After a long delicious conversation on the phone with one of my favorite people today, I decided to take a well-deserved shower with one of my favorite soaps, Old Whore by Eleneetha, aka Ana (at Chant Aromatics on Etsy). What. A. Trip. I never, ever, ever get tired of these combinations of aromatics, the triumvirate of whoreness, both male and female, of vetyver, patch and oakmoss Oh, I know, I do go on, but there's magic in Ana's soap. Magic I can't get enough of. The first time I bathed with this soap it was just before bed time and I remember feeling so languidly relaxed that while I read my trashy romance novel I felt as if I were sinking into a bed of cool, damp earth and the story I was reading came alive. I consciously sorted out this subconscious effect between heaving breasts (in the book) and exciting panting (also in the book) that I was smelling the scent wafting from my skin.

Today, I wear my inner old whore on the outside; on my skin and in my hair (yes!

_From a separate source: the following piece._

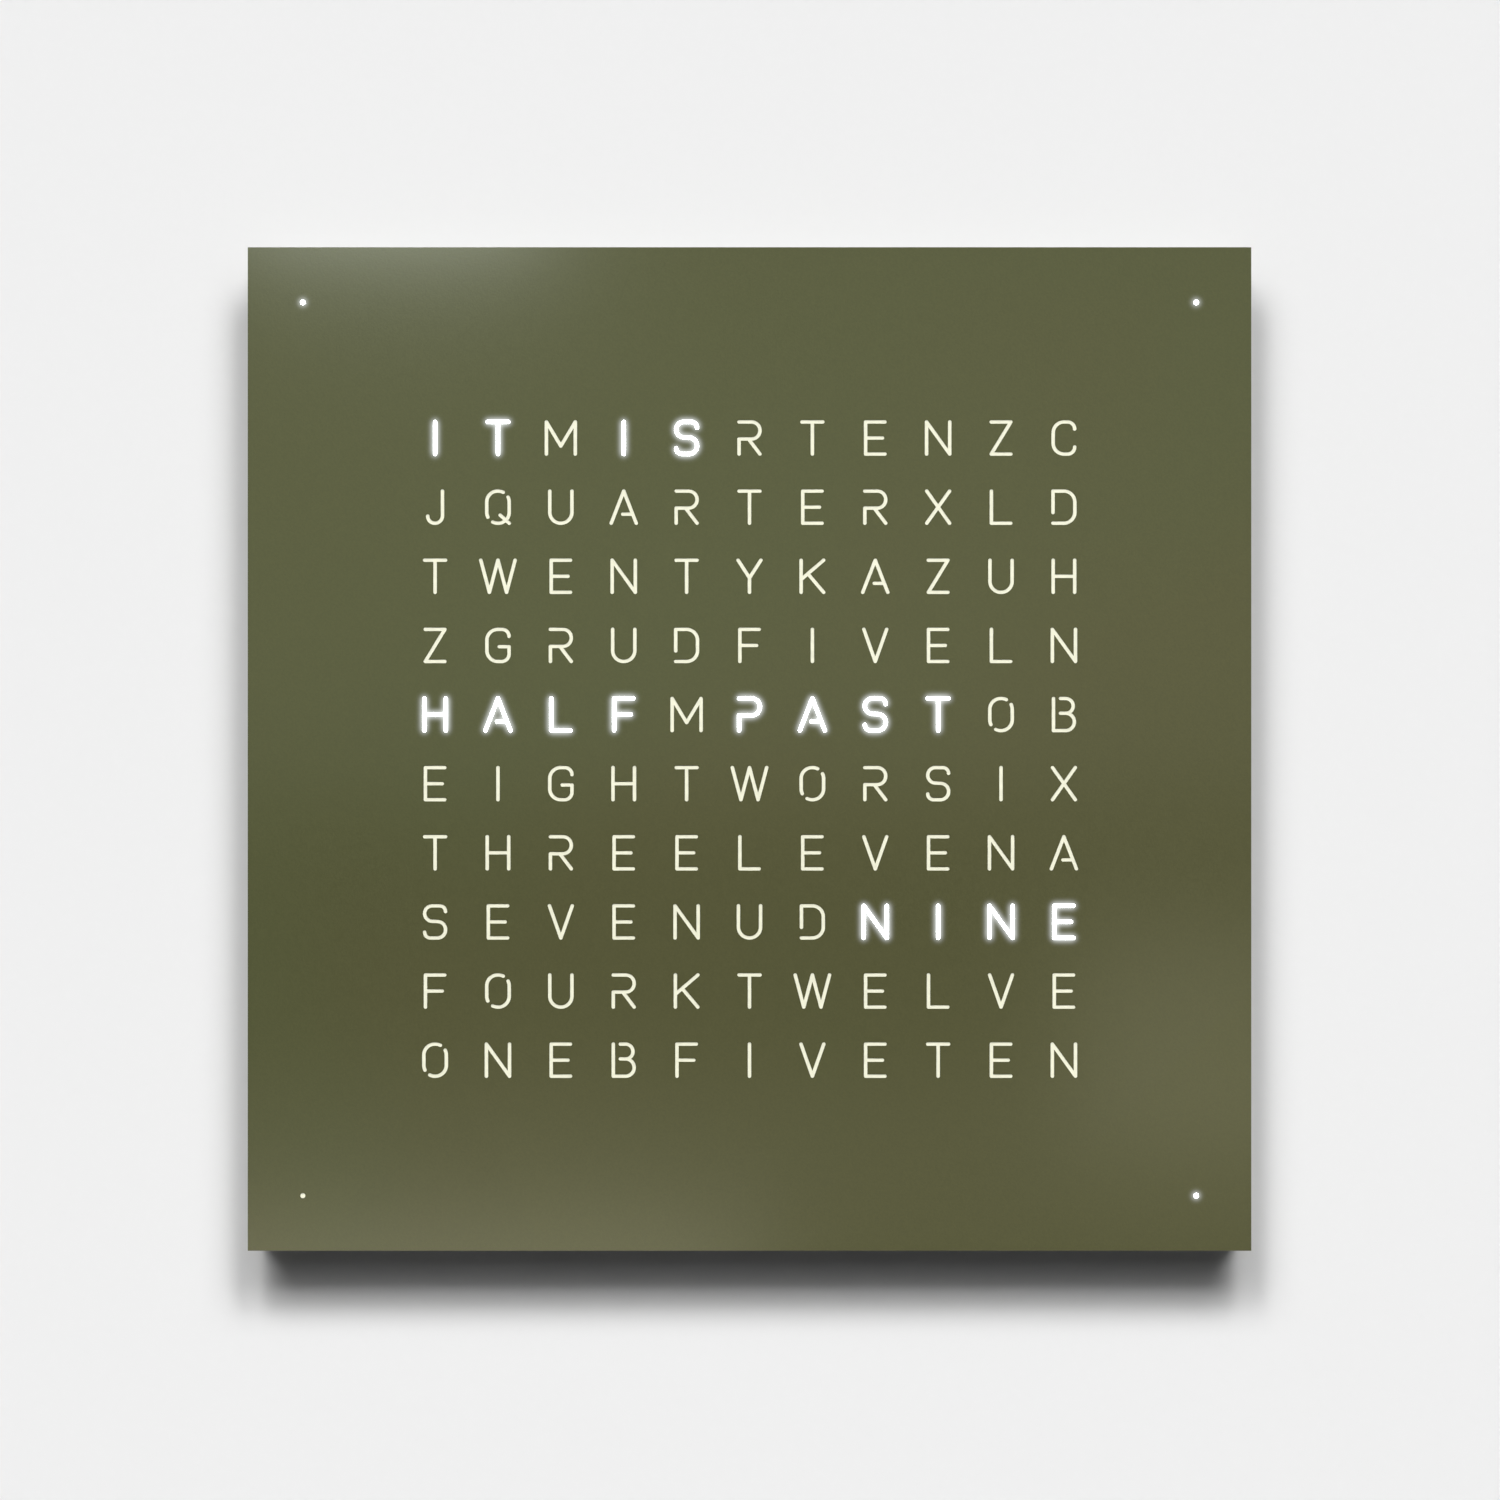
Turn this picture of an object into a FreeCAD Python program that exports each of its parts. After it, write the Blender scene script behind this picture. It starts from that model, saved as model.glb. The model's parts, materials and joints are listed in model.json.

Old Whore is a fabulous shampoo bar). Time to settle in with a cool drink and a hot man-- um, the TV remote.

1 comment:

  1. Ana's spikenard and rose soap she had during the holidays totally does that for me :) Makes me feel va-va-voom and like a hot and bothered Lusty Wench, when it doesn't make me feel like a Hallowed Temple Prostitute, the temple being the body, ahem. I think I might still have a sliver of that up on the top shelf in the shower, ha. It is probably stuck to the frankincense CO2 bar I ordered at the same time.

    There is whoreness, and then there is whoreness.